Estaba leyendo un texto y el papel cayó al suelo. Fui a cogerlo y vi que no se había desprendido ni una sola letra del folio. Ni siquiera el punto de una i y eso que es chiquitillo. Me pareció sorprendente que todo estuviera tan bien agarrado que no se cayera nada y entonces pensé: ¡Hum! ¡Aquí tiene que haber una tecnología fina!
Le di la vuelta al texto y descubrí que todo estaba tan bien cosido porque los puntos eran pespuntes. Los signos de puntuación sujetaban las letras con el refuerzo de un zurcido. Los signos hilvanaban, hilaban y sobrehilaban todo para que nada se soltara. Y entonces lo entendí: los textos sin puntos son como las bragas sin elásticos. ¡Se caen!
Reparé después en los espacios y los silencios. Nadie habla de ellos porque no hacen ruido, no se pronuncian. Porque son las puntadas escondidas que nadie ve. Pero sin ellos, ¡quién es el guapo que entiende algo! Eso ya se probó hace cuatro mil años y no dio buen resultado.
Los humanos que inventaron la escritura, allá en Sumeria, ponían los símbolos en las tablillas que eso era un atropello. Uno detrás de otro, ¡y otro más, tracatrá! Sin un espacio por medio. Sin un signo de puntuación. ¡Echaban los signos a la arcilla como tiramos el arroz a la paella! ¡A puñaos! Por eso muy pocos sabían leer y escribir, y les costaba mucho aprender a desovillar esos embrollos.
No había orden ni estructura. Eran textos que llevaban al lector con la lengua afuera hasta que poco a poco inventaron los espacios y los signos de puntuación. Llegaron entonces los respiros y los suspiros. Llegaron los altos para pensar y reposar. Y eso… es civilización.
Hablamos poco del espacio y las sangrías. Apenas de tabulaciones y saltos de línea. Pero son los pilares de la escritura y un poquito también… de la civilización.
Quizá alguien piense que el espacio entre palabra y palabra es un vacío. O un agujero. ¡Pero al contrario! El espacio es luz, y desde que leemos en pantallas ¡por fin lo vemos! En el papel a esas pausas las llaman “espacio en blanco” y tienen varias tallas: cuadratín, medio cuadratín, espacio grueso, espacio mediano, espacio fino, espacio de pelo.
En español tenemos un tamaño estándar para el lapso que separa una palabra de otra: es un solo teclear de la barra espaciadora. Y algunos somos muy estrictos con la medida: si vemos dos espacios entre dos palabras, ¡aaah!, sentimos un abismo, una zanja, un hueco en el alma. Tan silenciosos como son los espacios y qué ruido hacen cuando en vez de uno son dos. ¡Noooo! ¡Qué agresión!

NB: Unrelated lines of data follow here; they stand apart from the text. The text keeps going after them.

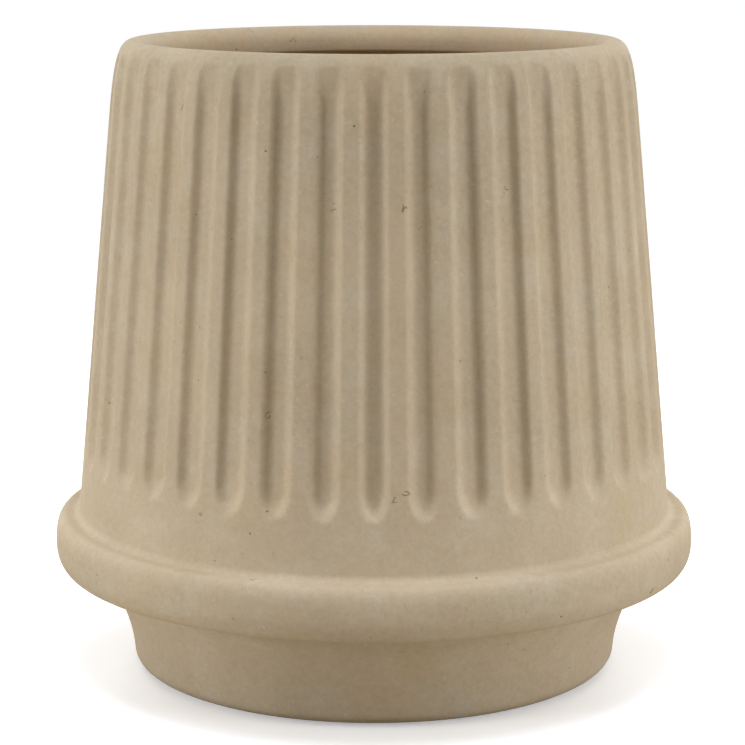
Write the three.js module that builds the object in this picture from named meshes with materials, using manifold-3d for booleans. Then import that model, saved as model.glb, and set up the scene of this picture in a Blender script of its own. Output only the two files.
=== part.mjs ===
// Garden pot: a tapered, fluted wall with a rolled rim, on a round collar and a waisted foot.
// Millimetres, +Z up. The origin is on the pot's axis, at the level that its pads stand on.

import * as THREE from "three";
import { mergeVertices } from "three/addons/utils/BufferGeometryUtils.js";
import Module from "manifold-3d";

const wasm = await Module();
wasm.setup();

// Collar: the round band that is the widest part of the pot
const collarDiameter = 239.7;
const collarLowerHeight = 8.2;
const collarUpperHeight = 11.3;
const collarEdgeReach = 5;
const collarLowerFullness = 2;
const collarUpperFullness = 2.8;
const collarCoveRadius = 3;

// Foot: a hollow-sided skirt below the collar
const footDiameter = 182.4;
const footTopDiameter = 208.6;
const footHeight = 37.9;
const footEdgeRound = 4.75;
const footLean = 0.075;
const footRingWidth = 18;
const footRingChamfer = 1.5;
const recessDepth = 4;

// Wall and rolled rim
const shellHeight = 232.8;
const collarOverhang = 8.7;
const wallTaper = 5.455;
const wallThickness = 9;
const shoulderHeight = 26.9;
const shoulderRise = 19.6;
const crestInset = 6.3;
const crestReach = 5.2;
const lipDepth = 10;
const lipRoundReach = 5.6;
const lipRoundHeight = 5.8;

// Flutes: hollows down the wall, round at the lower end above a plain band, and running out
// through the shoulder at the upper end, where they get wider and shallower
const fluteCount = 40;
const fluteShare = 0.79;
const fluteDepth = 2.6;
const fluteFloorPower = 4;
const fluteEdgePower = 4;
const fluteLowEndLength = 12;
const plainBandHeight = 18.6;
const flareShare = 1.08;
const flareDepth = 1.9;
const flareHeight = 14;
const flareBelowCrest = 3.8;
const flareAboveCrest = 2;

// Floor and drain hole
const floorThickness = 10;
const floorCoveRadius = 8;
const drainDiameter = 20;
const seatDiameter = 33.4;
const seatDepth = 3;

// Rubber drain plug
const plugClearance = 0.3;
const plugStemLength = 9;
const plugStemTaper = 1.2;
const plugStemChamfer = 1;
const plugFlangeThickness = 3;
const plugFlangeRound = 1;
const plugNeckDiameter = 7;
const plugNeckHeight = 4;
const plugKnobDiameter = 12;
const plugKnobHeight = 5;

// Rubber pads in shallow sockets under the foot ring
const padCount = 4;
const padDiameter = 14;
const padThickness = 2;
const padSocketDepth = 1;
const padClearance = 0.3;
const padFirstAngle = 45;

// Fineness of the round surfaces
const outsideSteps = 2 * fluteCount;
const insideSteps = fluteCount;
const drainSteps = 20;
const padSteps = 16;
const fluteEndSteps = 3;
const fluteStations = [0, 0.42, 0.6, 0.78, 1];
const roundingSteps = 2;
const footSideSteps = 4;
const collarLowerSteps = 3;
const collarUpperSteps = 4;
const shoulderSteps = 6;
const insideCurveSteps = 4;
const lipSteps = 3;
const knobSteps = 6;
const samePointDistance = 1e-4;

const degrees = Math.PI / 180;

// Levels and radii that follow from the sizes above
const baseLevel = padThickness - padSocketDepth;
const undersideLevel = baseLevel + recessDepth;
const floorLevel = undersideLevel + floorThickness;
const seatLevel = floorLevel - seatDepth;
const collarLowLevel = baseLevel + footHeight;
const collarWidestLevel = collarLowLevel + collarLowerHeight;
const collarTopLevel = collarWidestLevel + collarUpperHeight;
const crestLevel = baseLevel + shellHeight;
const lipLowLevel = crestLevel - lipDepth;
const shoulderLevel = crestLevel - shoulderHeight;
const collarRadius = collarDiameter / 2;
const footRadius = footDiameter / 2;
const footRingInnerRadius = footRadius - footEdgeRound - footRingWidth;
const wallSlope = Math.tan(wallTaper * degrees);
const wallRadius = (level) => collarRadius - collarOverhang - wallSlope * (level - collarTopLevel);
const crestRadius = wallRadius(crestLevel) - crestInset;
const lipRadius = crestRadius - lipRoundReach;

// Points on a quarter of an oval whose fullness is 2 for an ellipse and more for a squarer edge.
function ovalPoints(centre, reach, height, fromAngle, toAngle, steps, fullness = 2) {
  const points = [];
  for (let step = 0; step <= steps; step += 1) {
    const angle = (fromAngle + ((toAngle - fromAngle) * step) / steps) * degrees;
    const across = Math.cos(angle);
    const up = Math.sin(angle);
    const x = Math.sign(across) * Math.abs(across) ** (2 / fullness);
    const y = Math.sign(up) * Math.abs(up) ** (2 / fullness);
    points.push(new THREE.Vector2(centre.x + reach * x, centre.y + height * y));
  }
  return points;
}

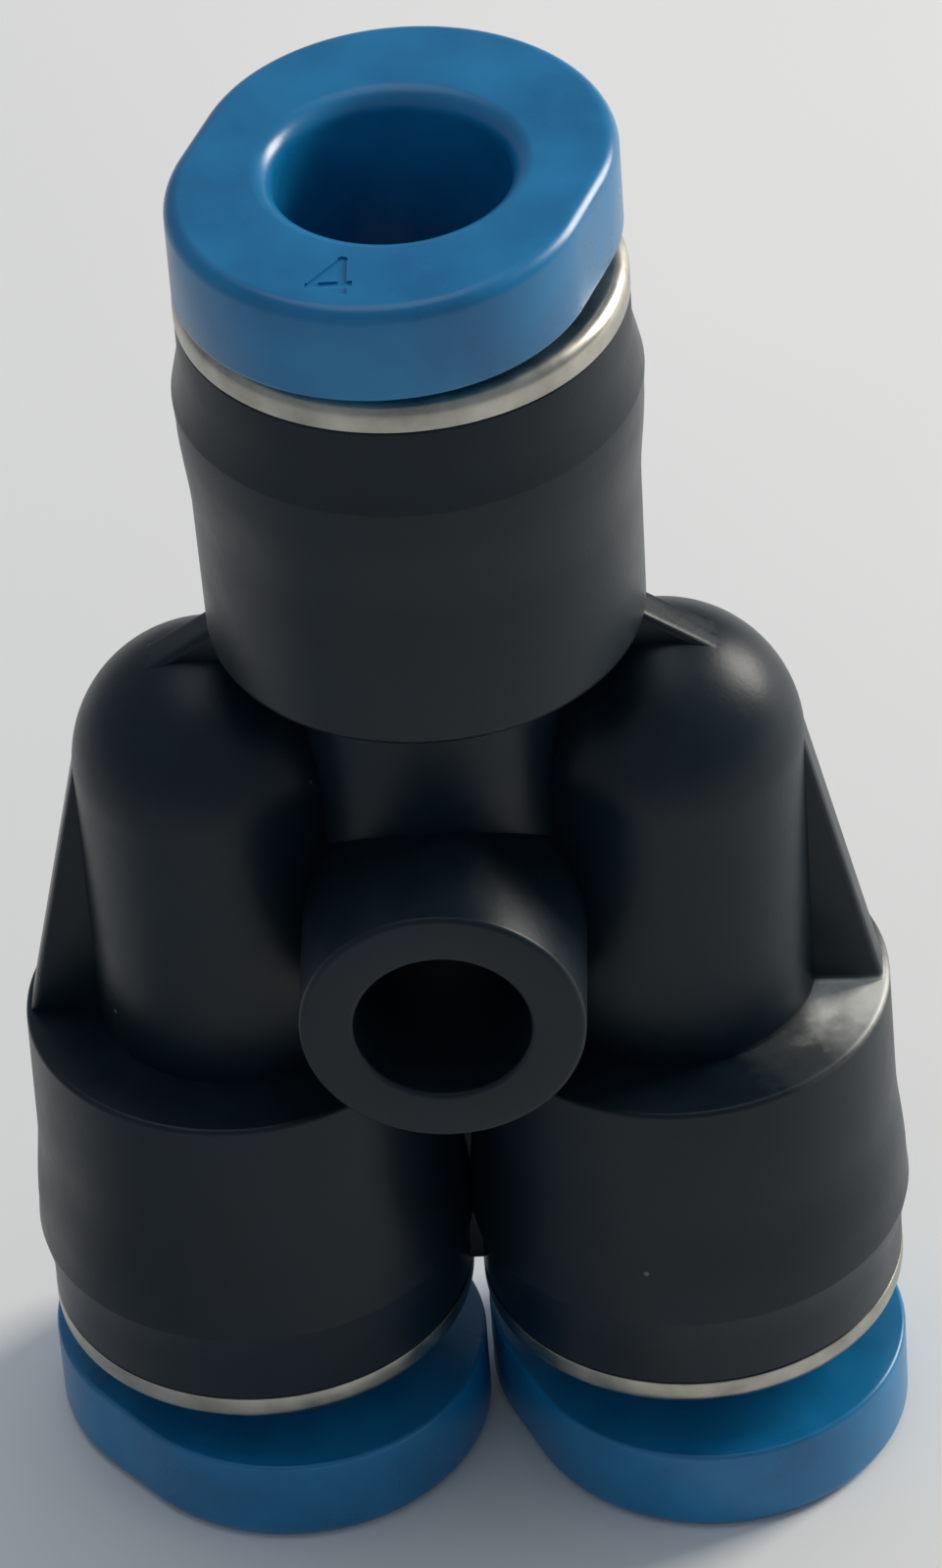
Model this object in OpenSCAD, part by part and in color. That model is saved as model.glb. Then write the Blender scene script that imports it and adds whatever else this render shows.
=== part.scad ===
// Push-in Y connector for 4 mm tube.
// One tube port at the top feeds two ports side by side at the bottom.
// The part stands on its two lower release rings, and +Z runs to the top port.

/* [Tube and channels] */
// Outer diameter of the tube that is pushed in
tube_d = 4; // [3.8:0.05:4.2]
// Gap between the tube and the release ring's bore, on the radius
ring_bore_gap = 0.1; // [0.06:0.01:0.14]
// Gap between the tube and its seat in the body, on the radius
seat_gap = 0.04; // [0.02:0.01:0.1]
// Length of the seat that holds the tube's end straight
seat_len = 1.3; // [1.1:0.05:1.4]
// Diameter of the air channel behind each tube
channel_d = 2.8; // [2:0.1:3]
// Diameter of the cross channel that joins the three
cross_d = 1.9; // [1.6:0.1:2]
// Height of the cross channel above the domes' centres
cross_rise = 0.55; // [0.4:0.05:0.6]
// Room over the cross channel in each dome
end_room = 0.2; // [0.1:0.05:0.25]
// Chamfer at the closed ends of the channels
end_chamfer = 0.5; // [0.4:0.05:0.7]

/* [Body] */
// Distance between the axes of the two lower ports
port_pitch = 8.25; // [8.2:0.05:8.6]
// Diameter of a port at its inner end
port_d = 7.96; // [7.8:0.02:8.1]
// Diameter of the straight neck at a port's mouth
port_end_d = 8.04; // [7.9:0.02:8.2]
// Diameter of the swell behind a port's mouth
port_swell_d = 8.4; // [8.3:0.02:8.6]
// Length of the straight neck at a port's mouth
port_end_len = 0.85; // [0.6:0.05:1]
// Distance from a port's mouth to the edge of the swell
swell_at = 1.65; // [1.4:0.05:2]
// Distance from a port's mouth to where the swell runs out
swell_end = 4.2; // [3.6:0.1:5]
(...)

Igual ocurre cuando vemos un espacio entre una interrogación y una palabra. Esto: “¿ Has ido ?”. ¡Es que hasta da vértigo ver esa fosa en medio!
Y no es mejor cuando encontramos unos puntos suspensivos pegados a una palabra. Así: “y fue…a comer garbanzos”. ¡Es que asfixia solo de verlo!
Por eso es tan importante el espacio y el silencio. Porque aunque solo sea un carácter, de vértigo marea y de claustrofobia ahoga.
En un programa de edición de audio, las palabras son rayajos de arriba abajo. Un susurro es como una puntada corta y un grito como una larga. El silencio es una línea recta; un paso a lo largo; un confín.
En la locución se habla de “cerrar los puntos”: acabar en seco para dejar silencios y marcar las pausas. Para no dejar la voz a la deriva, derramada en el descansillo entre sonido y sonido. Para que la voz atienda a las señales de apertura y a los cierres pertinentes. Como si un director de orquesta pusiera los puntos sobre las íes y mandara callar cuando un párrafo se acaba.
Y así, con los puntos en su sitio, hablar no será arrollar. Las palabras no se entrometerán en el silencio. Y leer un texto con los espacios bien puestos no oprimirá ¡ni el habla, ni el aire, ni el pecho! como estrujan las caderas unas bragas apretás.